WRITTEN PROBLEM:
Exactly the lines from the one that contains "for name, places_of_kind" to the one that contains "obj.matrix_parent_inverse = Matrix.Identity(4)", both lines included, should be copied, and no others.

* * * * * * * * *

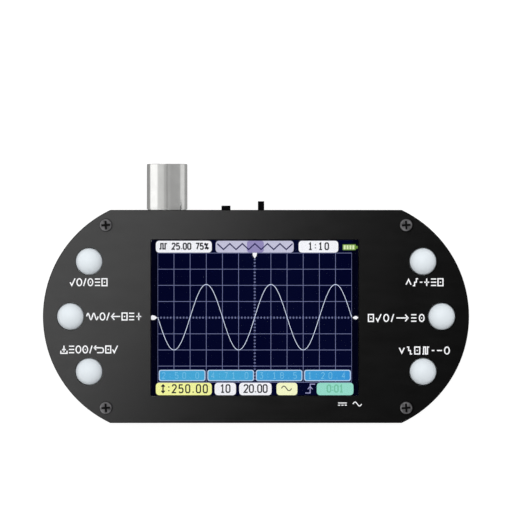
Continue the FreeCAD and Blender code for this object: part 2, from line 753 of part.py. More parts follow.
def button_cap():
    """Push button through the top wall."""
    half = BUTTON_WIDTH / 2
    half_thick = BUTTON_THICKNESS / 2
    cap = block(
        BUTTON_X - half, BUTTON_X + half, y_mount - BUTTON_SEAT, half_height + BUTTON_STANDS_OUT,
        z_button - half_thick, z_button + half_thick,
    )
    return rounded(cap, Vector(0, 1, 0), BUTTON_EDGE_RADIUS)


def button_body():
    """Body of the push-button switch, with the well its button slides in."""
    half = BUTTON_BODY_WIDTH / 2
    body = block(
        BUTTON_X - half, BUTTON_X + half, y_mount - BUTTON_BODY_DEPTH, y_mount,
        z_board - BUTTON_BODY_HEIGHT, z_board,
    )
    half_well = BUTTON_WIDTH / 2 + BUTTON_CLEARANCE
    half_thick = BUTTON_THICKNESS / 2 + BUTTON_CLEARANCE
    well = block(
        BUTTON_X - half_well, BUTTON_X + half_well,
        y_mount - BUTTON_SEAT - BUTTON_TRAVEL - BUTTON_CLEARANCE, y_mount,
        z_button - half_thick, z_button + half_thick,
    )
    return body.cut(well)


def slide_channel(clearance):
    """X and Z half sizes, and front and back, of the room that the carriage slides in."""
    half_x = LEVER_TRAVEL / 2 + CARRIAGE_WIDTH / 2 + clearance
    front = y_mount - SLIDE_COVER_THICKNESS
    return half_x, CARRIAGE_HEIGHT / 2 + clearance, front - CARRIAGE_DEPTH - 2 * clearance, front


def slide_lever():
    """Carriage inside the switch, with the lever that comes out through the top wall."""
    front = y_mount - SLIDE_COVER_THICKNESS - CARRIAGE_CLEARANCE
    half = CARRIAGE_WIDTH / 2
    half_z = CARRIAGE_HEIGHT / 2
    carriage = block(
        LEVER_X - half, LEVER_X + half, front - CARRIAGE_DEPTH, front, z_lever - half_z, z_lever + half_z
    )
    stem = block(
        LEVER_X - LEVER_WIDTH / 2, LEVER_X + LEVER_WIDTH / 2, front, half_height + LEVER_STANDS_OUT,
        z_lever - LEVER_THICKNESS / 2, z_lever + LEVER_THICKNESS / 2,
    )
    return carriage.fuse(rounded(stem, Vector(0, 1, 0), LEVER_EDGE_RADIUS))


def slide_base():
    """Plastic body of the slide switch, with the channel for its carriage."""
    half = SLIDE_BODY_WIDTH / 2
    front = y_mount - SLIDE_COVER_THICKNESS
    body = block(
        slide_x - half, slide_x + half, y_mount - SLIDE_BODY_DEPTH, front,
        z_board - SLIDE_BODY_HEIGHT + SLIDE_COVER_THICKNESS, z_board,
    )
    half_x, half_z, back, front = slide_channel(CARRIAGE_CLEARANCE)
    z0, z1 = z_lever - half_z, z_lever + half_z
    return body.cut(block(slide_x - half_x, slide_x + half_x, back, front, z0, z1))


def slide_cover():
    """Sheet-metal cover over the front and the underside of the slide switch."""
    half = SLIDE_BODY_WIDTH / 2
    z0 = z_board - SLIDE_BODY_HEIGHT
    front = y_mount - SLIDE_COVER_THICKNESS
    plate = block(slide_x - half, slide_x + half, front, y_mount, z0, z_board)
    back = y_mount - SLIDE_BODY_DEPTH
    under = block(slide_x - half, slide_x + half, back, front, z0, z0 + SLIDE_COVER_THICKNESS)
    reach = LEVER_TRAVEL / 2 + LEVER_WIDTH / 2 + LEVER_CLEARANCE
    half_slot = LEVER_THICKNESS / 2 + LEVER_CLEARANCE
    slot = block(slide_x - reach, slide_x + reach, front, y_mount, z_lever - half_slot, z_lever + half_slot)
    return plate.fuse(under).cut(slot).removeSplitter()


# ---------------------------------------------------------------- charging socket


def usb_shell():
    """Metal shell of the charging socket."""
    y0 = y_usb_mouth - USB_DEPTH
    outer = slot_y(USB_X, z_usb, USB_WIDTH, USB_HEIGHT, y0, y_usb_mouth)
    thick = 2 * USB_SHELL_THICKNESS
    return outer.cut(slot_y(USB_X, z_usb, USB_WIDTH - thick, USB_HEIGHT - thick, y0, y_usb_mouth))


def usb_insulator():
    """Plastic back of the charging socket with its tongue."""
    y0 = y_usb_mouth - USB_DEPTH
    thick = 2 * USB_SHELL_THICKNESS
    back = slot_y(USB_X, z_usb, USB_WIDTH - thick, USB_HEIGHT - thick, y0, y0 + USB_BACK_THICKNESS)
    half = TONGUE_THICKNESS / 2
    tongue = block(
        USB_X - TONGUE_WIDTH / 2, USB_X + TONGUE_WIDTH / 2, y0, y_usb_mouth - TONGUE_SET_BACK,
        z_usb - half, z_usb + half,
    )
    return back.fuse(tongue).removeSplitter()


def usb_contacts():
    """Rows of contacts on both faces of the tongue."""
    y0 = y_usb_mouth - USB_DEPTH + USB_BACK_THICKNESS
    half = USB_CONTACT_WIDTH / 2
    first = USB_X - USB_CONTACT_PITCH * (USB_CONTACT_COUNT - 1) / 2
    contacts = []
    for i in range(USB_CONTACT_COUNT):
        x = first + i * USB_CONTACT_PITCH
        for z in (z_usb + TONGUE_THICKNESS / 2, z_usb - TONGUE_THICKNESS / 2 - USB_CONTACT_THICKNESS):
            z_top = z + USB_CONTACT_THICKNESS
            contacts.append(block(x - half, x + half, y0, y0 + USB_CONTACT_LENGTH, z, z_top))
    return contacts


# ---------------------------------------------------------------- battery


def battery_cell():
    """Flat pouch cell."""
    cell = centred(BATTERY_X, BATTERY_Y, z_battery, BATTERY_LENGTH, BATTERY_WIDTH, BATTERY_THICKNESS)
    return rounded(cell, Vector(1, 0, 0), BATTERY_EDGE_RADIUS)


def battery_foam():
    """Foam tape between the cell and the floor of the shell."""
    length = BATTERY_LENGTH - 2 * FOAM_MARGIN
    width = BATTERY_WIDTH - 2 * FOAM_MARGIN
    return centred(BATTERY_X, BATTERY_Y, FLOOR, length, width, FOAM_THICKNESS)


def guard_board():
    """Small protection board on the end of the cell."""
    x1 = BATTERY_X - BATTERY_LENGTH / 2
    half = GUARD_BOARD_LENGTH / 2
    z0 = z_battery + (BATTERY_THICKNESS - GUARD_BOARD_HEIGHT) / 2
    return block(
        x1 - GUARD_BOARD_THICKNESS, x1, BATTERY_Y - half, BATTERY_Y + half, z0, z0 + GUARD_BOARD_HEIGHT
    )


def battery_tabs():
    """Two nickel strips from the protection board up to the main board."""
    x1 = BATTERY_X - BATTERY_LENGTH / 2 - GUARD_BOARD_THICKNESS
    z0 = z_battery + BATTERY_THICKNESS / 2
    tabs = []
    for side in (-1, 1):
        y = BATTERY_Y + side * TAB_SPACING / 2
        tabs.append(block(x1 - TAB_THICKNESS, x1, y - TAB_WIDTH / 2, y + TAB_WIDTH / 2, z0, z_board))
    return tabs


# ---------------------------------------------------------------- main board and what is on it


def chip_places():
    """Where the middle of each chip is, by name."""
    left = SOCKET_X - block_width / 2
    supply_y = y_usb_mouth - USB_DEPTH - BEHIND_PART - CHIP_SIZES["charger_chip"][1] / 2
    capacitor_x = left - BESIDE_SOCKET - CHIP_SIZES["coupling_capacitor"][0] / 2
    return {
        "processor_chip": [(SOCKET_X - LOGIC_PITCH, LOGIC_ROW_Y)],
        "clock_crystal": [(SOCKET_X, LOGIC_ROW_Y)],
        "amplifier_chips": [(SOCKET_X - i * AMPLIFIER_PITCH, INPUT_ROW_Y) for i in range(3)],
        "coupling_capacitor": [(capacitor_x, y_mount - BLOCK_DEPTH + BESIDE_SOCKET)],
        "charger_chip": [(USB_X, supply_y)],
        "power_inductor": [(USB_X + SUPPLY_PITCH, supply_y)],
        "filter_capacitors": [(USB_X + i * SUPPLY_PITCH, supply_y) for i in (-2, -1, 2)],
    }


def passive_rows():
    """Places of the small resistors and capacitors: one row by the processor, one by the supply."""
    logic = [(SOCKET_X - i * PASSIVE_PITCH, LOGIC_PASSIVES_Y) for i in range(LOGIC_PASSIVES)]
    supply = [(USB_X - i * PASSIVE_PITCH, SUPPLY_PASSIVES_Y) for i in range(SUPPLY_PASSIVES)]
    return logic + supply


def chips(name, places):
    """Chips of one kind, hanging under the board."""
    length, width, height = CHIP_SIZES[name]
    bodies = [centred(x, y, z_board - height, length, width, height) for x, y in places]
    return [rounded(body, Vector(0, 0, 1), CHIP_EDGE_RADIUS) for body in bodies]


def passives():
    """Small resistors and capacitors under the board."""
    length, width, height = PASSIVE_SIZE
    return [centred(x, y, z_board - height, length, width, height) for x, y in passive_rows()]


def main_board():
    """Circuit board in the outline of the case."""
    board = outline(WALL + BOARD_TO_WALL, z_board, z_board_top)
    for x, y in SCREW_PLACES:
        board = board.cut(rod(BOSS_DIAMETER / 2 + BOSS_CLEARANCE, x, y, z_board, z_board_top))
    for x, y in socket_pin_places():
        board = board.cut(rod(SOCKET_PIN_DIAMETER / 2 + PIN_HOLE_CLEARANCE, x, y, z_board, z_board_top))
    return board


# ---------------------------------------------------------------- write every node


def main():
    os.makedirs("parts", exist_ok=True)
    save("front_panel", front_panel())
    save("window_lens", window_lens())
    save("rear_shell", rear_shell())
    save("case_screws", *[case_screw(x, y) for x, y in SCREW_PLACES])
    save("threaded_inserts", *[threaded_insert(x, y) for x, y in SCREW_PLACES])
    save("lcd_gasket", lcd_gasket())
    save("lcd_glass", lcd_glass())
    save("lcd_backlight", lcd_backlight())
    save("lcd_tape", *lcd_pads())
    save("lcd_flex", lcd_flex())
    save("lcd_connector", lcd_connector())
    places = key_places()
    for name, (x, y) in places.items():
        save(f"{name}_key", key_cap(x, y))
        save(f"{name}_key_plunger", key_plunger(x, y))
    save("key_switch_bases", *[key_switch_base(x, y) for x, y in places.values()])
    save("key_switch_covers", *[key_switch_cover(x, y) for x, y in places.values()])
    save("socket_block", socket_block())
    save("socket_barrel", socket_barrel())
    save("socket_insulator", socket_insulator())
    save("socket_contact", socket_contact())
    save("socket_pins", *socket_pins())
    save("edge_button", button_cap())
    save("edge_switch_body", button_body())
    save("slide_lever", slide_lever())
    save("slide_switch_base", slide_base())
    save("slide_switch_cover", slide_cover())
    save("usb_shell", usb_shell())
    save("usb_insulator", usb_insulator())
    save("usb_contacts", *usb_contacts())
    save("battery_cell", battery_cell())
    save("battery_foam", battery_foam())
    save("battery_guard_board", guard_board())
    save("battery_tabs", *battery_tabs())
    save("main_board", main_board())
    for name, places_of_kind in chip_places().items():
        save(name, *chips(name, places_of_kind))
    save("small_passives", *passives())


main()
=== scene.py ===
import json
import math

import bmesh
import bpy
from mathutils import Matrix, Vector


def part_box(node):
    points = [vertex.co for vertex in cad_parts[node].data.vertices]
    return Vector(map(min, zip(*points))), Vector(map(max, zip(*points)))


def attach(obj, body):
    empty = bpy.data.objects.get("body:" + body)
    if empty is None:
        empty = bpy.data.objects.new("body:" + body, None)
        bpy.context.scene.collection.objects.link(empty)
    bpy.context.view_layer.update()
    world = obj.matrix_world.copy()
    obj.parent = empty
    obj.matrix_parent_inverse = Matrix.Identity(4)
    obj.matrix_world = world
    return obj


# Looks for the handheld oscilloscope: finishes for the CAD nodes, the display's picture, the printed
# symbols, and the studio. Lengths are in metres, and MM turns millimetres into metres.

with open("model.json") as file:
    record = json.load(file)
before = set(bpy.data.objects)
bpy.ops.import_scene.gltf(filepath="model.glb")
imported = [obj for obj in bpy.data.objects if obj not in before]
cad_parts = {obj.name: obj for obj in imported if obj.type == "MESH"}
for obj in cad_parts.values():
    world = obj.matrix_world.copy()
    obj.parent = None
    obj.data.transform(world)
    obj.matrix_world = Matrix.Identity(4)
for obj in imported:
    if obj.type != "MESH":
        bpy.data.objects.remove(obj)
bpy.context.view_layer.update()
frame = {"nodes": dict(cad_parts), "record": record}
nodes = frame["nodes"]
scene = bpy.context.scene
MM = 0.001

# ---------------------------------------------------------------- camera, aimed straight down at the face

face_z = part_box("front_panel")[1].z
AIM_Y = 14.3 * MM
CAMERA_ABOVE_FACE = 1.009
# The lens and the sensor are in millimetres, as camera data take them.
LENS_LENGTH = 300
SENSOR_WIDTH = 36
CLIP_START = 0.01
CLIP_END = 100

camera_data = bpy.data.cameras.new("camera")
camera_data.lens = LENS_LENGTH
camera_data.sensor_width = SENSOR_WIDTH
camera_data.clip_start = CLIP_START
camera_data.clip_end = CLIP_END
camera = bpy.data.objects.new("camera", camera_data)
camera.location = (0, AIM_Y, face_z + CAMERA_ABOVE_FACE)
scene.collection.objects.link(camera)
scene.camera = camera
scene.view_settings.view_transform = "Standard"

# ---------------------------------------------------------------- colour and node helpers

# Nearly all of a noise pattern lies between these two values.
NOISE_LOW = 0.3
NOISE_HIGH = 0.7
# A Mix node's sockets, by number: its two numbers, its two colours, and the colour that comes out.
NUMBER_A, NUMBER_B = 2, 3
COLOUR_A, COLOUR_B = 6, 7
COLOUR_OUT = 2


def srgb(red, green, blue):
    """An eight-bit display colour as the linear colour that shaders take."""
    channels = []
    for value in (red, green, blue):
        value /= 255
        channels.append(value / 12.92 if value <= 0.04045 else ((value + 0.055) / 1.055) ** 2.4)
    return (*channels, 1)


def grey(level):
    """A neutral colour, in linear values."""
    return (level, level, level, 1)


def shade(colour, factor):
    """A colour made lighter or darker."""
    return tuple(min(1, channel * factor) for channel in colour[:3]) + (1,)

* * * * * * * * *

EXPECTED ANSWER:
    for name, places_of_kind in chip_places().items():
        save(name, *chips(name, places_of_kind))
    save("small_passives", *passives())


main()
=== scene.py ===
import json
import math

import bmesh
import bpy
from mathutils import Matrix, Vector


def part_box(node):
    points = [vertex.co for vertex in cad_parts[node].data.vertices]
    return Vector(map(min, zip(*points))), Vector(map(max, zip(*points)))


def attach(obj, body):
    empty = bpy.data.objects.get("body:" + body)
    if empty is None:
        empty = bpy.data.objects.new("body:" + body, None)
        bpy.context.scene.collection.objects.link(empty)
    bpy.context.view_layer.update()
    world = obj.matrix_world.copy()
    obj.parent = empty
    obj.matrix_parent_inverse = Matrix.Identity(4)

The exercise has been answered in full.